YOUR GOAL — Provide the number of lines where the word "finishes" occurs, and no other text.

SOURCE EXCERPT —
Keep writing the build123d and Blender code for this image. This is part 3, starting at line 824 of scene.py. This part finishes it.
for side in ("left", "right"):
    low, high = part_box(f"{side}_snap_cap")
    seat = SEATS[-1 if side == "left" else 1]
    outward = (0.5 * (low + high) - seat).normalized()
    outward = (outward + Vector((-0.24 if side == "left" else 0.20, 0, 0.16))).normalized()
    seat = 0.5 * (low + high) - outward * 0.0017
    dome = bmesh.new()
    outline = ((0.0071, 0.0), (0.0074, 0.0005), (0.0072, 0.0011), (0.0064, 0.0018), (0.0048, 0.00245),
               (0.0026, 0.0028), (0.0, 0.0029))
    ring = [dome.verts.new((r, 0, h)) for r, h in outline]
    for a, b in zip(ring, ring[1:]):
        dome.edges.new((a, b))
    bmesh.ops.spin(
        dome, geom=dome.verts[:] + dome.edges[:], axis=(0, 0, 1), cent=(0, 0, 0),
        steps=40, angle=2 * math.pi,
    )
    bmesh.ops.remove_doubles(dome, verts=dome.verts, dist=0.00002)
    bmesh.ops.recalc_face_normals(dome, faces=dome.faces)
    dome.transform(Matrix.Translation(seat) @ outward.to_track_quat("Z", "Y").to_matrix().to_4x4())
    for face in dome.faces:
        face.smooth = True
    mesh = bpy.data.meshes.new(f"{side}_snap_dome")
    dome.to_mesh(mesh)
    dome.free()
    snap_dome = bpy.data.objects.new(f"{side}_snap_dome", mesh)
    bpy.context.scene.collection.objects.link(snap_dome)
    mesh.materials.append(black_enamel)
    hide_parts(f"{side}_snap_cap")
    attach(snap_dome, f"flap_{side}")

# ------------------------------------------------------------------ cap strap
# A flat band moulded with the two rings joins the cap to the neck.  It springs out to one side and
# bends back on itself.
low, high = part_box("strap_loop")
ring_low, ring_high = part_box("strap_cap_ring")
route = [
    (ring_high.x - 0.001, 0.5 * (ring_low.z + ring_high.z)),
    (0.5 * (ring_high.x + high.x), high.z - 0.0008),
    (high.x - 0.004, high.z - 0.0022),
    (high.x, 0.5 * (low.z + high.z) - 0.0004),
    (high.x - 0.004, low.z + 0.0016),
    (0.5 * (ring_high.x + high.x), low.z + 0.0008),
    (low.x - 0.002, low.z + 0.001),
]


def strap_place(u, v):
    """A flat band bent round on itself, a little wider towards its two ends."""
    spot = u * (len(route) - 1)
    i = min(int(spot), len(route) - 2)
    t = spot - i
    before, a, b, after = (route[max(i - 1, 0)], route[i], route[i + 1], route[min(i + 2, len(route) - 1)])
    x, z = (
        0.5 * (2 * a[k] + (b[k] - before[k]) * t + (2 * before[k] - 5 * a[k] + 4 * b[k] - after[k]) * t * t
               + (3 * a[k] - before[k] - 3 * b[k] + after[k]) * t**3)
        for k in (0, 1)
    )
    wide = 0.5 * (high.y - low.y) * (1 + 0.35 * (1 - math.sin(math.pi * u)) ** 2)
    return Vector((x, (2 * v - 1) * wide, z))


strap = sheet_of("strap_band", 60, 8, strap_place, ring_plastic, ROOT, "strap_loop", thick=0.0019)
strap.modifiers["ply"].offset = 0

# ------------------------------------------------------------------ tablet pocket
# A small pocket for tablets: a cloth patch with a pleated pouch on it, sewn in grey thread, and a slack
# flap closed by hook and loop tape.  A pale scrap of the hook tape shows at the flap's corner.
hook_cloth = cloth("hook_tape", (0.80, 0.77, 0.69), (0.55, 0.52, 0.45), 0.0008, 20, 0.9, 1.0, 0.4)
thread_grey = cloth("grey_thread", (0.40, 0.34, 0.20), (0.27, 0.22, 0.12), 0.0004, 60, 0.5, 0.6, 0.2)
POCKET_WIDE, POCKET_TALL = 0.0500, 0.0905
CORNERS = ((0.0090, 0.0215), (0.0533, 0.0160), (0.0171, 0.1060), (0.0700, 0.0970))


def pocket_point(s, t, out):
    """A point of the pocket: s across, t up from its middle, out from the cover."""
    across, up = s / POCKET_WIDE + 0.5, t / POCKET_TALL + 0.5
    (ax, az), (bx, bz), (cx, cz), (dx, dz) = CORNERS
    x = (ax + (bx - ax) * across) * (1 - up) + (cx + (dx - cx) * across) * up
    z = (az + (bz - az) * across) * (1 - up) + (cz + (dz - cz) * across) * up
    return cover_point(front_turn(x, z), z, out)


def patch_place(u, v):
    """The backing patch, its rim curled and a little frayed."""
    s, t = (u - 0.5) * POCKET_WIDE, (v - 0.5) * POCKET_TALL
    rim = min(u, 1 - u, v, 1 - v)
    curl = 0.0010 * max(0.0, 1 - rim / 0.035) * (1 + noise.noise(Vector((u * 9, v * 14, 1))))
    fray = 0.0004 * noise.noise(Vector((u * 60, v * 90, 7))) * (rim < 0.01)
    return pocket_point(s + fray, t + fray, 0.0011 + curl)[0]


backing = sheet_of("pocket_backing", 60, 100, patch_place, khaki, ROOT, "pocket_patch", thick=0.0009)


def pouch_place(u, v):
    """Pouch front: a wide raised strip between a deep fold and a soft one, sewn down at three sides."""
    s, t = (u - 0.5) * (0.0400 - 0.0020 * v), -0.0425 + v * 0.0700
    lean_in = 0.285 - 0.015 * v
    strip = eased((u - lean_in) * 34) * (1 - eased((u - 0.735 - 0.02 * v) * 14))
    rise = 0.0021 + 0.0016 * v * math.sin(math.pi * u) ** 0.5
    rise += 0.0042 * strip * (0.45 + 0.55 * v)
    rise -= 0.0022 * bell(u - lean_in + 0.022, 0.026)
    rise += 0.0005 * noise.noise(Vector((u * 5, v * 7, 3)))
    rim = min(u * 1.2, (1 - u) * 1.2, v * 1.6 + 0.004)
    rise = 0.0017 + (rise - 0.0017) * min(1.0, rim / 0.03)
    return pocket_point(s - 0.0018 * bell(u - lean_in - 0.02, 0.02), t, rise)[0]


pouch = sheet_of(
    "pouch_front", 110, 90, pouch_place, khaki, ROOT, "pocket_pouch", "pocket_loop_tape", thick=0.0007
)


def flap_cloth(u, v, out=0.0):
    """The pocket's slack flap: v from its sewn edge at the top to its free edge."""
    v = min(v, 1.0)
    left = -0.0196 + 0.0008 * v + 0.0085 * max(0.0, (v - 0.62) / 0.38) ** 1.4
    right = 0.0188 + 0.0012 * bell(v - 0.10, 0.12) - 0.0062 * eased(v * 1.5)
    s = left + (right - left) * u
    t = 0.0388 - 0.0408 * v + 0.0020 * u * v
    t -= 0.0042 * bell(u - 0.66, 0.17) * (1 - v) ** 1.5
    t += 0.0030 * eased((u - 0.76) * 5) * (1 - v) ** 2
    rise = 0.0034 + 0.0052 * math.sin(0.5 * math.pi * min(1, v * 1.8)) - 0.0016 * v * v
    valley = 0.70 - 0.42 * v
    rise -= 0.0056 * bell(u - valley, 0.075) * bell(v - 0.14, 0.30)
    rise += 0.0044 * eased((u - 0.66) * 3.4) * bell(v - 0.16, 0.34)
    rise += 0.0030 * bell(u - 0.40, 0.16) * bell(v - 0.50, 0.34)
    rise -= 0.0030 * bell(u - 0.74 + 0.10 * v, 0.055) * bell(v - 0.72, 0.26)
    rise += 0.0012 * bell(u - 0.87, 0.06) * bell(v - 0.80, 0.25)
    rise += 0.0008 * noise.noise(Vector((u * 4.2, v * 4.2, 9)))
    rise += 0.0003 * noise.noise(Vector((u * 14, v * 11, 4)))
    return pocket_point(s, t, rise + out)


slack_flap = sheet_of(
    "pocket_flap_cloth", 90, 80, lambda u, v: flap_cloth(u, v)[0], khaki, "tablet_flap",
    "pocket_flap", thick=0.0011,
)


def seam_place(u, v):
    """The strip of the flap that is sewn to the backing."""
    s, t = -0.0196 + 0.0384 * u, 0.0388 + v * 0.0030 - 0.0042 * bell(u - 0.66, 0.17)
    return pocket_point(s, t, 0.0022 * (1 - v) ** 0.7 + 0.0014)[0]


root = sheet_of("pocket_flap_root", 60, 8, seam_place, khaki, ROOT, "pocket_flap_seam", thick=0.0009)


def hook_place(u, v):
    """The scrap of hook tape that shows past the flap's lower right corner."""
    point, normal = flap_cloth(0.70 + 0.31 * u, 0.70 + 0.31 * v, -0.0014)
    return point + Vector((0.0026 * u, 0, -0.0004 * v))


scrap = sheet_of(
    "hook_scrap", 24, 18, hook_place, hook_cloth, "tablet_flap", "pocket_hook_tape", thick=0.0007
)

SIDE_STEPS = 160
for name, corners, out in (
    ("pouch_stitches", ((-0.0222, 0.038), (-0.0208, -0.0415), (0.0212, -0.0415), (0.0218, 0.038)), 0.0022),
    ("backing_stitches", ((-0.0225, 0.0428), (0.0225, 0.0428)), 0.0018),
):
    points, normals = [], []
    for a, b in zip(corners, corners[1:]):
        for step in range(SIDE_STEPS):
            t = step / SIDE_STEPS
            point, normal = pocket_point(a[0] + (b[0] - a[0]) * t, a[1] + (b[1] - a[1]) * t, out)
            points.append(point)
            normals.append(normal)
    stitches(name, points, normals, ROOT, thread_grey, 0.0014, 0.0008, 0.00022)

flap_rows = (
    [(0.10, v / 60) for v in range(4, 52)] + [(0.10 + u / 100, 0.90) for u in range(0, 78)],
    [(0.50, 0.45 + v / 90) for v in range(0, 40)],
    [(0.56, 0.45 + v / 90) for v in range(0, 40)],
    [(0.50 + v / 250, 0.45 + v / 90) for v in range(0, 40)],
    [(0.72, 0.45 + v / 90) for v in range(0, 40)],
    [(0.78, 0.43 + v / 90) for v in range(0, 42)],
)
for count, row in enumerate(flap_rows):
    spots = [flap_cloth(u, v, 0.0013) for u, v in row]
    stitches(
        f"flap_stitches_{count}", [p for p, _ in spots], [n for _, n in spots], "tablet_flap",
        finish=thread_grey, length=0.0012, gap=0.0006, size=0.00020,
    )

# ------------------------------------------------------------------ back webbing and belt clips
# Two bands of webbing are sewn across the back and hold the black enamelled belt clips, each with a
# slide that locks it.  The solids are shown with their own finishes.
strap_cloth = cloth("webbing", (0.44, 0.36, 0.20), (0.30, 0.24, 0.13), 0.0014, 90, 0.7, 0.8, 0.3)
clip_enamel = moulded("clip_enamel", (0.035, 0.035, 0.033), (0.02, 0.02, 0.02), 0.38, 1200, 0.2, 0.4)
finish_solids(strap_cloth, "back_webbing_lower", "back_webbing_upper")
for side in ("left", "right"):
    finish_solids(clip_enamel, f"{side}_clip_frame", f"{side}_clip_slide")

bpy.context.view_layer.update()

FINISHED EXERCISE — 2